Smale and Sherba began curling together in 1967 and won the Interior title that season – the first of many times they qualified for the provincials. Considering his work ethic and dedication to practice it was no fluke Sherba became one of the top curlers in the country by the late ‘60s and early ‘70s. Originally from Vernon, he was living in Burns Lake and working as an electrical contractor in 1960 when the town built its curling rink. He offered to wire the building if he was provided the materials and he decided that year to try to learn how to play the game. The following year Sherba moved to Prince George and his team won four tournaments.

“That’s all we did, there was nothing else to do in Prince George,” laughed the now 86-year-old Sherba. “We had a league that had about eight teams that were real good ones, including ourselves. Every weekend we’d go to little tournaments and have five or six games. I’d probably average about eight games a week.

“When you played as much as we did, it’s automatic that you’re going to make a good shot. That’s the reason we were winning.
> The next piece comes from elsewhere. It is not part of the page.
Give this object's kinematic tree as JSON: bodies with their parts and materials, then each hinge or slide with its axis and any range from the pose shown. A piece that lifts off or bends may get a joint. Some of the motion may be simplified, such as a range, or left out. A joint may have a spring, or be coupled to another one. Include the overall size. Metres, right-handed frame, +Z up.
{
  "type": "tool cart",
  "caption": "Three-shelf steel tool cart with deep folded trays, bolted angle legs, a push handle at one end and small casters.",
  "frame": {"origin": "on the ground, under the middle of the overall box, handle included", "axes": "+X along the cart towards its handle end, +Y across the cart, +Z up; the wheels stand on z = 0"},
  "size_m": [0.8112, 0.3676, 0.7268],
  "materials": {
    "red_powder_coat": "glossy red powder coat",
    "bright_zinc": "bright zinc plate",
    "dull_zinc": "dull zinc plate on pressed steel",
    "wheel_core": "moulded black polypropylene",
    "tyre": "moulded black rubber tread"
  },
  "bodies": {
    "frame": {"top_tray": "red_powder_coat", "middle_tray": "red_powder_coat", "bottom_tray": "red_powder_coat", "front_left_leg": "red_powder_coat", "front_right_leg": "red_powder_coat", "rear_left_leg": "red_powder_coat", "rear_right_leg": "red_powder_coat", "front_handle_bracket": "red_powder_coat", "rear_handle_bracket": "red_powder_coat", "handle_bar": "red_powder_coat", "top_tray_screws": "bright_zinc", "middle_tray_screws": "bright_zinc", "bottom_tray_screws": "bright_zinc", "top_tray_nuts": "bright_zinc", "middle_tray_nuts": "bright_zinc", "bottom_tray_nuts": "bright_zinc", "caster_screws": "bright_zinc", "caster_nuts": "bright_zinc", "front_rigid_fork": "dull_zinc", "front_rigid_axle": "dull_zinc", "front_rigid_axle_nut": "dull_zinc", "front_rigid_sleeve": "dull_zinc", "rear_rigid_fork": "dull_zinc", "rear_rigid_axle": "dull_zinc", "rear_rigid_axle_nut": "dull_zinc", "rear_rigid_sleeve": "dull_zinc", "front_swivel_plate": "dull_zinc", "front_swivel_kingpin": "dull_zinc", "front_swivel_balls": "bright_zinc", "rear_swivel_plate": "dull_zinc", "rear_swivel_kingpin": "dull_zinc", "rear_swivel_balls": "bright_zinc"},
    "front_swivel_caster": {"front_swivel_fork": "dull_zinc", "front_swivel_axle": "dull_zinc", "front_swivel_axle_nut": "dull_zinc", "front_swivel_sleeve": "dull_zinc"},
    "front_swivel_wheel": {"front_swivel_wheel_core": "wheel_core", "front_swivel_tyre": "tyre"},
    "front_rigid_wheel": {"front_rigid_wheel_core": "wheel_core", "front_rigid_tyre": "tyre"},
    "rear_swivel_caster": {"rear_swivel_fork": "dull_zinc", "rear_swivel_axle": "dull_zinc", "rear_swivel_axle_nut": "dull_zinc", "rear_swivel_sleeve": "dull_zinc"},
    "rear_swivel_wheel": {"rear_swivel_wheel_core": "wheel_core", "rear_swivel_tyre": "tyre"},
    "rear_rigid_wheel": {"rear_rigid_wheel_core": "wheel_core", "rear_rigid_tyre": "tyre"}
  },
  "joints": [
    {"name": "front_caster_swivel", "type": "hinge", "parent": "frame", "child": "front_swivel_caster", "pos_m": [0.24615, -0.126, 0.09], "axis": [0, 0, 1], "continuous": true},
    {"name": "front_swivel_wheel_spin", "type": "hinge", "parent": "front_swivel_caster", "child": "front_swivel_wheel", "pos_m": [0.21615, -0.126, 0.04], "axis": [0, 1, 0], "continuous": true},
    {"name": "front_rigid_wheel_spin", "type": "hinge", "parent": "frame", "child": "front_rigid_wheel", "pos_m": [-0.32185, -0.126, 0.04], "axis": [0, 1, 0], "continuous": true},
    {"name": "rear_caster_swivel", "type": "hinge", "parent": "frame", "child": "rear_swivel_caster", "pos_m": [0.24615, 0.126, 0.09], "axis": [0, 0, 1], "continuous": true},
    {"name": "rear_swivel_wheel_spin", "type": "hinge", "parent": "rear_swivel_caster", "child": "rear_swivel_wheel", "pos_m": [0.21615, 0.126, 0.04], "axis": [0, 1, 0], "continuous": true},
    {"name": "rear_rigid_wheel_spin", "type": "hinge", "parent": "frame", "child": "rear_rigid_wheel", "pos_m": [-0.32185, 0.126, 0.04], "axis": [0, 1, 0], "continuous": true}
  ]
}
We played more than anybody else, and practiced besides, four or five times a week.”

There was no need for Sherba to join a gym when he was curling so often.
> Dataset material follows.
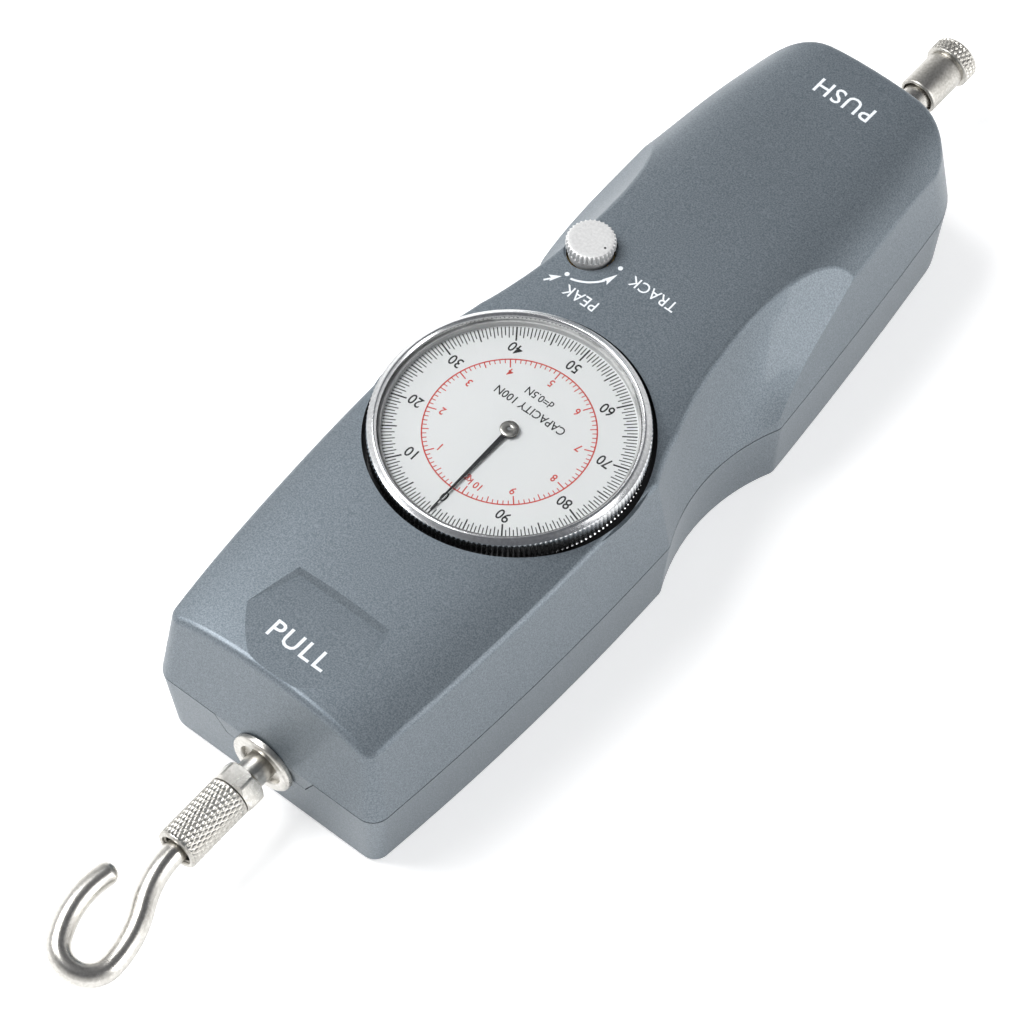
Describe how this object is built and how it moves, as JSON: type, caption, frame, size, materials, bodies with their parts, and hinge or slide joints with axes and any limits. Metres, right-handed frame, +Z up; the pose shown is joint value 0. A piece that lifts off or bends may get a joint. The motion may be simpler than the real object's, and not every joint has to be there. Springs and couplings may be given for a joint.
{
  "type": "force gauge",
  "caption": "Mechanical push/pull force gauge with a turning dial, peak-hold knob, pull hook and flat push tip.",
  "frame": {"origin": "on the flat back plane, straight under the dial axis", "axes": "+Z out of the dial face, +Y along the measuring shaft towards the push tip, +X to the right with +Z up and +Y away"},
  "size_m": [0.0602, 0.2685, 0.0433],
  "materials": {
    "shell_grey": "satin metallic",
    "steel": "machined",
    "nickel": "satin nickel",
    "brass": "machined",
    "bezel_metal": "turned, clear anodised",
    "knob_plastic": "turned, serrated rim",
    "dial_white": "matte print",
    "black_trim": "matte black",
    "clear": "clear",
    "rubber": "matte"
  },
  "bodies": {
    "housing": {"top_cover": "shell_grey", "bottom_cover": "shell_grey", "mounting_inserts": "brass", "cover_screws": "steel", "chassis": "steel", "chassis_screws": "steel", "pull_bush": "nickel", "push_bush": "nickel", "bush_nuts": "steel", "stop_buffer": "rubber", "lower_plate": "steel", "upper_plate": "steel", "arbor_bushes": "brass", "chassis_pillars": "steel", "movement_pillars": "steel", "movement_screws": "steel", "hairspring_stud": "steel", "hairspring": "brass", "lever_screw": "steel", "knob_bush": "brass", "main_spring": "steel"},
    "shaft": {"measuring_shaft": "steel", "spring_collar": "steel", "collar_screw": "steel", "rack_carrier": "steel", "clamp_screw": "steel", "rack": "brass", "rack_screws": "steel", "stop_collar": "steel", "push_adapter": "nickel"},
    "hook": {"hook": "nickel", "hook_sleeve": "nickel", "lock_nut": "nickel"},
    "idler": {"idler_arbor": "steel", "idler_pinion": "brass", "idler_wheel": "brass"},
    "centre": {"pointer_arbor": "steel", "pointer_pinion": "brass", "brake_wheel": "brass", "hairspring_collet": "brass", "pointer_hub": "steel", "pointer": "black_trim"},
    "dial": {"bezel": "bezel_metal", "bezel_clip": "steel", "dial_plate": "dial_white", "lens_spacer": "black_trim", "lens": "clear"},
    "cam": {"peak_cam": "brass", "knob_spring": "steel"},
    "knob": {"knob": "knob_plastic", "knob_clip": "steel"},
    "lever": {"peak_lever": "steel"}
  },
  "joints": [
    {"name": "shaft_slide", "type": "slide", "parent": "housing", "child": "shaft", "axis": [0, -1, 0], "range_m": [0, 0.01], "stiffness_N_per_m": 10000, "deforming": ["main_spring"]},
    {"name": "hook_swivel", "type": "hinge", "parent": "shaft", "child": "hook", "pos_m": [0, -0.08, 0.0135], "axis": [0, 1, 0], "range_deg": [-180, 180]},
    {"name": "idler_turn", "type": "hinge", "parent": "housing", "child": "idler", "pos_m": [0.0095, 0.01287, 0.027], "axis": [0, 0, 1], "range_deg": [0, 164]},
    {"name": "pointer_turn", "type": "hinge", "parent": "housing", "child": "centre", "pos_m": [0, 0, 0.03], "axis": [0, 0, 1], "range_deg": [-361, 0], "deforming": ["hairspring"]},
    {"name": "bezel_turn", "type": "hinge", "parent": "housing", "child": "dial", "pos_m": [0, 0, 0.04], "axis": [0, 0, 1], "continuous": true},
    {"name": "knob_turn", "type": "hinge", "parent": "housing", "child": "cam", "pos_m": [-0.0146, 0.0419, 0.0355], "axis": [0, 0, -1], "range_deg": [0, 90]},
    {"name": "knob_press", "type": "slide", "parent": "cam", "child": "knob", "axis": [0, 0, -1], "range_m": [0, 0.002], "stiffness_N_per_m": 100, "deforming": ["knob_spring"]},
    {"name": "lever_swing", "type": "hinge", "parent": "housing", "child": "lever", "pos_m": [-0.011, 0.012, 0.0328], "axis": [0, 0, 1], "range_deg": [0, 11]}
  ],
  "couplings": [
    {"joint": "idler_turn", "follows": "shaft_slide", "rad_per_m": 285.71},
    {"joint": "pointer_turn", "follows": "shaft_slide", "rad_per_m": -628.57},
    {"joint": "lever_swing", "follows": "knob_turn", "ratio": 0.1198}
  ]
}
”With curling, those rocks are heavy,” said Sherba. “They’re 40 pounds, and you have to be a pretty strong guy and with all our throwing we’d get pretty tired out.”

Over the years, the curling club has hosted a number of championship events, including the Canadian senior men’s and women’s (1987), Scotties Tournament of Hearts (1994 and 2000), Safeway Select men’s provincial (2008), Road To The Roar Olympic qualifier (2009), B.C. Scotties (2014) and Canada Winter Games (2015). In March, the club was all set to stage the 2020 World Women’s Curling Championship at CN Centre when the pandemic broke out. It was cancelled one day before it was to begin.

The club has produced its share of champions, including: Frank Labounty (n eight-time provincial wheelchair curling champion who won the national title in 2015); Diane Dalio (1994 provincial women’s); Dennis Graber (2012 provincial senior men’s); Patti Knezevic (1993 provincial junior, 2015 provincial Scotties); Bill Lim (2018 men’s 55-plus Canadian champion) and the Fewster sisters, Jen Rusnell and Kristen Pilote (2019 provincial women’s). Gerry Peckham, Wilf's son, moved to Ottawa to become the high-performance director of Curling Canada, a position he currently holds.